TASK STATEMENT: Could every line of the data be printed exactly as it reads?

===

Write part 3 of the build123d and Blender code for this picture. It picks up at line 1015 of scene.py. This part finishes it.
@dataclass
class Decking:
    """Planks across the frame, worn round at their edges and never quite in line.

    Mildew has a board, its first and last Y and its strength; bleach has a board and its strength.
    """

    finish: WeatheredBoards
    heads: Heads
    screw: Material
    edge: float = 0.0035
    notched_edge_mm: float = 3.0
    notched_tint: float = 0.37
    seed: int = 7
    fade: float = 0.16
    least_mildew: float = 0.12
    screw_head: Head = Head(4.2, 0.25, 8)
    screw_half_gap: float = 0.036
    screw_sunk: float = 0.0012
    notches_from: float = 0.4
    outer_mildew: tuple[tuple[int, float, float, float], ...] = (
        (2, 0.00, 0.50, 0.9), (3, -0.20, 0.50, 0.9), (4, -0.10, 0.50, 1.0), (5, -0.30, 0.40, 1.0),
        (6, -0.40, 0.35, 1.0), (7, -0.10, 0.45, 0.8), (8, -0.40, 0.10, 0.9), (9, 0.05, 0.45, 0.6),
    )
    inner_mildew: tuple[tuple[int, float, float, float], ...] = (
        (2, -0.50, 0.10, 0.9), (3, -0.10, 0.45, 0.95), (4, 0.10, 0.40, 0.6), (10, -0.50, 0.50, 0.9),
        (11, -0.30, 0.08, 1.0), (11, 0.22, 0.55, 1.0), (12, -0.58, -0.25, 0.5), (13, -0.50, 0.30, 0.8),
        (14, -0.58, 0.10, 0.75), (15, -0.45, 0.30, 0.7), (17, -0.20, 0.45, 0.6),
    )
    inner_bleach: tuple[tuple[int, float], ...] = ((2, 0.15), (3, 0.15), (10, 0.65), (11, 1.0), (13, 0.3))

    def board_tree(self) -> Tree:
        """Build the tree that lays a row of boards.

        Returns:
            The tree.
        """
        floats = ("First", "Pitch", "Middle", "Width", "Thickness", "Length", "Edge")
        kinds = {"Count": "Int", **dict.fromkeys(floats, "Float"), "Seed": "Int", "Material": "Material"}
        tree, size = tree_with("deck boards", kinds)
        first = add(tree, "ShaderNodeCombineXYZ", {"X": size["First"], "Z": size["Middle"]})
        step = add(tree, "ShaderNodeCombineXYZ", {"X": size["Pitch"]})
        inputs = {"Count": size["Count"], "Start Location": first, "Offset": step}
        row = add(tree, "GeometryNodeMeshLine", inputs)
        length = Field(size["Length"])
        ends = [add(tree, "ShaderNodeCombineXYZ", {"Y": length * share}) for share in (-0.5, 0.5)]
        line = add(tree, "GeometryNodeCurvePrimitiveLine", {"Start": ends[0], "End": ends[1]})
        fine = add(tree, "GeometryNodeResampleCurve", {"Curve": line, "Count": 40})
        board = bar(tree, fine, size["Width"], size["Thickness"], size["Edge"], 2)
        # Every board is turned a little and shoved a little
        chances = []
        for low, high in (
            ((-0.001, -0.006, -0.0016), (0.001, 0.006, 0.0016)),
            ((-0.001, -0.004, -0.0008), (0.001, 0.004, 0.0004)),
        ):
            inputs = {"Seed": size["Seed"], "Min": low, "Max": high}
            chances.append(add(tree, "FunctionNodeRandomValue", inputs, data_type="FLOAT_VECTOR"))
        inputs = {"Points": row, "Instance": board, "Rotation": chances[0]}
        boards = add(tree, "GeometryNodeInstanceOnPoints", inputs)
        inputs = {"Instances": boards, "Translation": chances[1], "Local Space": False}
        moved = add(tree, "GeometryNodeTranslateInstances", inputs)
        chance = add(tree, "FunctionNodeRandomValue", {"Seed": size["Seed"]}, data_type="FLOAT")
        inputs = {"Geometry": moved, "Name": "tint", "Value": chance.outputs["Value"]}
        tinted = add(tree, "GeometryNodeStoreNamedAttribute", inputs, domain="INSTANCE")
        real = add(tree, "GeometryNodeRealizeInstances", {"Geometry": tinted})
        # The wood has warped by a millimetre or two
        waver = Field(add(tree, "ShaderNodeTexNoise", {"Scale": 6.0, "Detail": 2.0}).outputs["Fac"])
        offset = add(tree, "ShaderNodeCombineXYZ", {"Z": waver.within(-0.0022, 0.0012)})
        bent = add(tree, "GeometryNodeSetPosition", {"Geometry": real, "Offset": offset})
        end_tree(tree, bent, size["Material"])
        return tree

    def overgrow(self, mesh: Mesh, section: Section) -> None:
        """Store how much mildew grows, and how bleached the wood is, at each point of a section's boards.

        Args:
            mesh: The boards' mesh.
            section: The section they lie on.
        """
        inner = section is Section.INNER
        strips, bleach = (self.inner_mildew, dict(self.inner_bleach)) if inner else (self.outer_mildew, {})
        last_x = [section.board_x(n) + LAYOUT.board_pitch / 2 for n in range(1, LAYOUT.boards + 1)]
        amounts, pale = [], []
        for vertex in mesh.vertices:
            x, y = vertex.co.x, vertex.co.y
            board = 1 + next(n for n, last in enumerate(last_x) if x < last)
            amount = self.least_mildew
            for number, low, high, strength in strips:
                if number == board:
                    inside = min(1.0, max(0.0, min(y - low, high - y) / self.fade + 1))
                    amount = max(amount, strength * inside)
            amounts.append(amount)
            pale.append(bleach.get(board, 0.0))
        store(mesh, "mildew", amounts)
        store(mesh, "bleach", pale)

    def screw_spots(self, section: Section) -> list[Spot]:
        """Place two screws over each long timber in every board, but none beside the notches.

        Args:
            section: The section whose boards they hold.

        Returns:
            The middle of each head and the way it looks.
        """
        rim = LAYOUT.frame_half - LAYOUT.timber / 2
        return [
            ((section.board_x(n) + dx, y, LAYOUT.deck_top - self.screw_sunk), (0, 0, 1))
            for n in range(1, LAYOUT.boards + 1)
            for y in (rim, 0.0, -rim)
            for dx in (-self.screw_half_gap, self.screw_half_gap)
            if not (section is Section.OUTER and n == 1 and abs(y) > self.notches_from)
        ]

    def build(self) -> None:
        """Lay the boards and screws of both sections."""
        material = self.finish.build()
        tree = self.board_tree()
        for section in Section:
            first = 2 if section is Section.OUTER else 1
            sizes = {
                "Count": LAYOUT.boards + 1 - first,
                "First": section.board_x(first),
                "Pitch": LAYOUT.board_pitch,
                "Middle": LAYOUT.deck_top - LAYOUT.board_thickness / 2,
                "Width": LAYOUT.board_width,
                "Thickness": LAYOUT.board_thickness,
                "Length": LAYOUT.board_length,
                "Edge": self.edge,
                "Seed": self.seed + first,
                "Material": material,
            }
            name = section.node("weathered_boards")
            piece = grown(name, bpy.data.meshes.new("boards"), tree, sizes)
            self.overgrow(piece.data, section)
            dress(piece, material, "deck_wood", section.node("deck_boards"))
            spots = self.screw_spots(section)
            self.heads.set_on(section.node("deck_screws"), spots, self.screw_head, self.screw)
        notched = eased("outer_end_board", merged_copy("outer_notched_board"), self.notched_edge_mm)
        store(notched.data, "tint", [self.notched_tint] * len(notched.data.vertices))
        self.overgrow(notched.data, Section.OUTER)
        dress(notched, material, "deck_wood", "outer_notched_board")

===

REPLY TO THE EXERCISE:
Write part 3 of the build123d and Blender code for this picture. It picks up at line 1015 of scene.py. This part finishes it.
@dataclass
class Decking:
    """Planks across the frame, worn round at their edges and never quite in line.

    Mildew has a board, its first and last Y and its strength; bleach has a board and its strength.
    """

    finish: WeatheredBoards
    heads: Heads
    screw: Material
    edge: float = 0.0035
    notched_edge_mm: float = 3.0
    notched_tint: float = 0.37
    seed: int = 7
    fade: float = 0.16
    least_mildew: float = 0.12
    screw_head: Head = Head(4.2, 0.25, 8)
    screw_half_gap: float = 0.036
    screw_sunk: float = 0.0012
    notches_from: float = 0.4
    outer_mildew: tuple[tuple[int, float, float, float], ...] = (
        (2, 0.00, 0.50, 0.9), (3, -0.20, 0.50, 0.9), (4, -0.10, 0.50, 1.0), (5, -0.30, 0.40, 1.0),
        (6, -0.40, 0.35, 1.0), (7, -0.10, 0.45, 0.8), (8, -0.40, 0.10, 0.9), (9, 0.05, 0.45, 0.6),
    )
    inner_mildew: tuple[tuple[int, float, float, float], ...] = (
        (2, -0.50, 0.10, 0.9), (3, -0.10, 0.45, 0.95), (4, 0.10, 0.40, 0.6), (10, -0.50, 0.50, 0.9),
        (11, -0.30, 0.08, 1.0), (11, 0.22, 0.55, 1.0), (12, -0.58, -0.25, 0.5), (13, -0.50, 0.30, 0.8),
        (14, -0.58, 0.10, 0.75), (15, -0.45, 0.30, 0.7), (17, -0.20, 0.45, 0.6),
    )
    inner_bleach: tuple[tuple[int, float], ...] = ((2, 0.15), (3, 0.15), (10, 0.65), (11, 1.0), (13, 0.3))

    def board_tree(self) -> Tree:
        """Build the tree that lays a row of boards.

        Returns:
            The tree.
        """
        floats = ("First", "Pitch", "Middle", "Width", "Thickness", "Length", "Edge")
        kinds = {"Count": "Int", **dict.fromkeys(floats, "Float"), "Seed": "Int", "Material": "Material"}
        tree, size = tree_with("deck boards", kinds)
        first = add(tree, "ShaderNodeCombineXYZ", {"X": size["First"], "Z": size["Middle"]})
        step = add(tree, "ShaderNodeCombineXYZ", {"X": size["Pitch"]})
        inputs = {"Count": size["Count"], "Start Location": first, "Offset": step}
        row = add(tree, "GeometryNodeMeshLine", inputs)
        length = Field(size["Length"])
        ends = [add(tree, "ShaderNodeCombineXYZ", {"Y": length * share}) for share in (-0.5, 0.5)]
        line = add(tree, "GeometryNodeCurvePrimitiveLine", {"Start": ends[0], "End": ends[1]})
        fine = add(tree, "GeometryNodeResampleCurve", {"Curve": line, "Count": 40})
        board = bar(tree, fine, size["Width"], size["Thickness"], size["Edge"], 2)
        # Every board is turned a little and shoved a little
        chances = []
        for low, high in (
            ((-0.001, -0.006, -0.0016), (0.001, 0.006, 0.0016)),
            ((-0.001, -0.004, -0.0008), (0.001, 0.004, 0.0004)),
        ):
            inputs = {"Seed": size["Seed"], "Min": low, "Max": high}
            chances.append(add(tree, "FunctionNodeRandomValue", inputs, data_type="FLOAT_VECTOR"))
        inputs = {"Points": row, "Instance": board, "Rotation": chances[0]}
        boards = add(tree, "GeometryNodeInstanceOnPoints", inputs)
        inputs = {"Instances": boards, "Translation": chances[1], "Local Space": False}
        moved = add(tree, "GeometryNodeTranslateInstances", inputs)
        chance = add(tree, "FunctionNodeRandomValue", {"Seed": size["Seed"]}, data_type="FLOAT")
        inputs = {"Geometry": moved, "Name": "tint", "Value": chance.outputs["Value"]}
        tinted = add(tree, "GeometryNodeStoreNamedAttribute", inputs, domain="INSTANCE")
        real = add(tree, "GeometryNodeRealizeInstances", {"Geometry": tinted})
        # The wood has warped by a millimetre or two
        waver = Field(add(tree, "ShaderNodeTexNoise", {"Scale": 6.0, "Detail": 2.0}).outputs["Fac"])
        offset = add(tree, "ShaderNodeCombineXYZ", {"Z": waver.within(-0.0022, 0.0012)})
        bent = add(tree, "GeometryNodeSetPosition", {"Geometry": real, "Offset": offset})
        end_tree(tree, bent, size["Material"])
        return tree

    def overgrow(self, mesh: Mesh, section: Section) -> None:
        """Store how much mildew grows, and how bleached the wood is, at each point of a section's boards.

        Args:
            mesh: The boards' mesh.
            section: The section they lie on.
        """
        inner = section is Section.INNER
        strips, bleach = (self.inner_mildew, dict(self.inner_bleach)) if inner else (self.outer_mildew, {})
        last_x = [section.board_x(n) + LAYOUT.board_pitch / 2 for n in range(1, LAYOUT.boards + 1)]
        amounts, pale = [], []
        for vertex in mesh.vertices:
            x, y = vertex.co.x, vertex.co.y
            board = 1 + next(n for n, last in enumerate(last_x) if x < last)
            amount = self.least_mildew
            for number, low, high, strength in strips:
                if number == board:
                    inside = min(1.0, max(0.0, min(y - low, high - y) / self.fade + 1))
                    amount = max(amount, strength * inside)
            amounts.append(amount)
            pale.append(bleach.get(board, 0.0))
        store(mesh, "mildew", amounts)
        store(mesh, "bleach", pale)

    def screw_spots(self, section: Section) -> list[Spot]:
        """Place two screws over each long timber in every board, but none beside the notches.

        Args:
            section: The section whose boards they hold.

        Returns:
            The middle of each head and the way it looks.
        """
        rim = LAYOUT.frame_half - LAYOUT.timber / 2
        return [
            ((section.board_x(n) + dx, y, LAYOUT.deck_top - self.screw_sunk), (0, 0, 1))
            for n in range(1, LAYOUT.boards + 1)
            for y in (rim, 0.0, -rim)
            for dx in (-self.screw_half_gap, self.screw_half_gap)
            if not (section is Section.OUTER and n == 1 and abs(y) > self.notches_from)
        ]

    def build(self) -> None:
        """Lay the boards and screws of both sections."""
        material = self.finish.build()
        tree = self.board_tree()
        for section in Section:
            first = 2 if section is Section.OUTER else 1
            sizes = {
                "Count": LAYOUT.boards + 1 - first,
                "First": section.board_x(first),
                "Pitch": LAYOUT.board_pitch,
                "Middle": LAYOUT.deck_top - LAYOUT.board_thickness / 2,
                "Width": LAYOUT.board_width,
                "Thickness": LAYOUT.board_thickness,
                "Length": LAYOUT.board_length,
                "Edge": self.edge,
                "Seed": self.seed + first,
                "Material": material,
            }
            name = section.node("weathered_boards")
            piece = grown(name, bpy.data.meshes.new("boards"), tree, sizes)
            self.overgrow(piece.data, section)
            dress(piece, material, "deck_wood", section.node("deck_boards"))
            spots = self.screw_spots(section)
            self.heads.set_on(section.node("deck_screws"), spots, self.screw_head, self.screw)
        notched = eased("outer_end_board", merged_copy("outer_notched_board"), self.notched_edge_mm)
        store(notched.data, "tint", [self.notched_tint] * len(notched.data.vertices))
        self.overgrow(notched.data, Section.OUTER)
        dress(notched, material, "deck_wood", "outer_notched_board")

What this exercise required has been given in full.